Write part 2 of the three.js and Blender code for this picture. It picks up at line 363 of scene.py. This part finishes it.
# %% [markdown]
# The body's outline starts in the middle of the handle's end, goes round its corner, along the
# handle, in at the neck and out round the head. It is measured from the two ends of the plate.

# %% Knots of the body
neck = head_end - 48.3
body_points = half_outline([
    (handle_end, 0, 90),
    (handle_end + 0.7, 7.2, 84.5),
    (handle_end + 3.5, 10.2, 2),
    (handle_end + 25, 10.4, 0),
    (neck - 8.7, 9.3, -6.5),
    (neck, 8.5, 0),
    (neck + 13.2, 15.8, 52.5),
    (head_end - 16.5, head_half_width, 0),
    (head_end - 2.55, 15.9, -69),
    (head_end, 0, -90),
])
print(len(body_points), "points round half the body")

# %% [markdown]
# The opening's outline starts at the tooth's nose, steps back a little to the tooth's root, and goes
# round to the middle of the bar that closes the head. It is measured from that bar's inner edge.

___

» Exercise:
Reproduce every line above without error.

» Full answer:
Write part 2 of the three.js and Blender code for this picture. It picks up at line 363 of scene.py. This part finishes it.
# %% [markdown]
# The body's outline starts in the middle of the handle's end, goes round its corner, along the
# handle, in at the neck and out round the head. It is measured from the two ends of the plate.

# %% Knots of the body
neck = head_end - 48.3
body_points = half_outline([
    (handle_end, 0, 90),
    (handle_end + 0.7, 7.2, 84.5),
    (handle_end + 3.5, 10.2, 2),
    (handle_end + 25, 10.4, 0),
    (neck - 8.7, 9.3, -6.5),
    (neck, 8.5, 0),
    (neck + 13.2, 15.8, 52.5),
    (head_end - 16.5, head_half_width, 0),
    (head_end - 2.55, 15.9, -69),
    (head_end, 0, -90),
])
print(len(body_points), "points round half the body")

# %% [markdown]
# The opening's outline starts at the tooth's nose, steps back a little to the tooth's root, and goes
# round to the middle of the bar that closes the head. It is measured from that bar's inner edge.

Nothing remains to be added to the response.